Finding Pathways in Reaction Networks guided by Energy Barriers using Integer Linear Programming
Adittya Pal, Rolf Fagerberg, Jakob Lykke Andersen, Peter Dittrich, Daniel Merkle
TL;DR
This work addresses the challenge of finding kinetically plausible synthesis pathways in large reaction networks by modeling the network as a directed hypergraph and formulating pathway search as an integer linear program over integer hyperflows. A linear, physically motivated objective minimizes ∑_{e∈E} f_e (G_e + RT log D) to maximize the overall pathway probability, where G_e are reaction barriers and D = ∑_{i∈E} exp(−G_i/(RT)). The authors introduce an automated pipeline that estimates energy barriers using OpenBabel, xTB, RDKit, ASE NeuralNEB, and Nudged Elastic Band, enabling kinetic annotation of generative networks.

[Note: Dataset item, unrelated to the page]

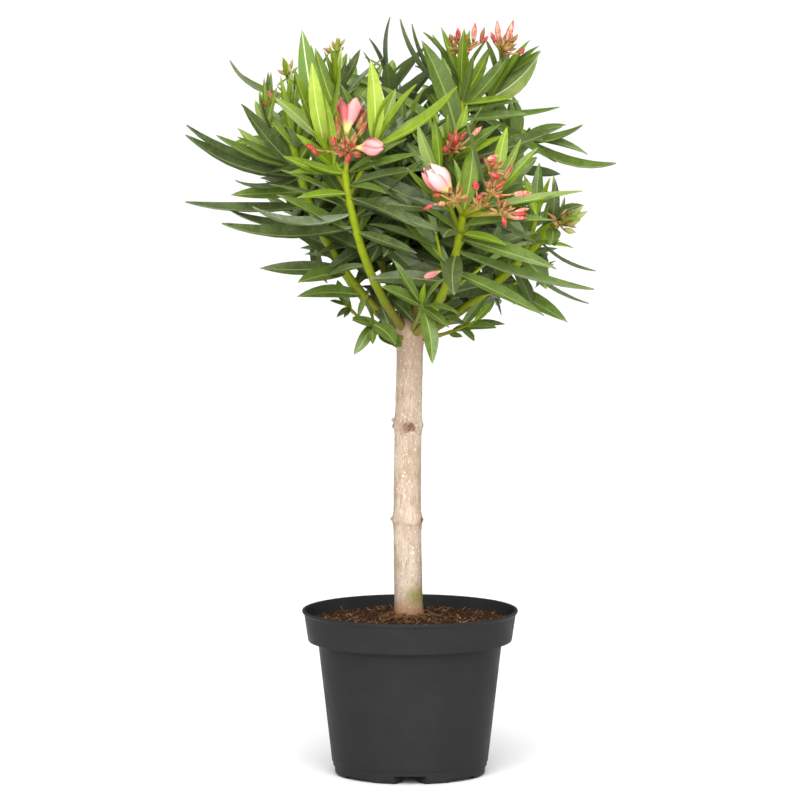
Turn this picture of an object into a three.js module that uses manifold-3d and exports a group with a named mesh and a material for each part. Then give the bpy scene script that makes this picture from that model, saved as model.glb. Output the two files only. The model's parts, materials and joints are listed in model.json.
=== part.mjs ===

The method is demonstrated on a glycolonitrile–NH_3–H_2O network expanded to 44 vertices and 116 hyperedges, yielding multiple high-ranking, structurally distinct pathways to glycine and glycolic acid and illustrating scalability and practicality for large networks.
Abstract
Analyzing synthesis pathways for target molecules in a chemical reaction network annotated with information on the kinetics of individual reactions is an area of active study. This work presents a computational methodology for searching for pathways in reaction networks which is based on integer linear programming and the modeling of reaction networks by directed hypergraphs. Often multiple pathways fit the given search criteria. To rank them, we develop an objective function based on physical arguments maximizing the probability of the pathway. We furthermore develop an automated pipeline to estimate the energy barriers of individual reactions in reaction networks. Combined, the methodology facilitates flexible and kinetically informed pathway investigations on large reaction networks by computational means, even for networks coming without kinetic annotation, such as those created via generative approaches for expanding molecular spaces.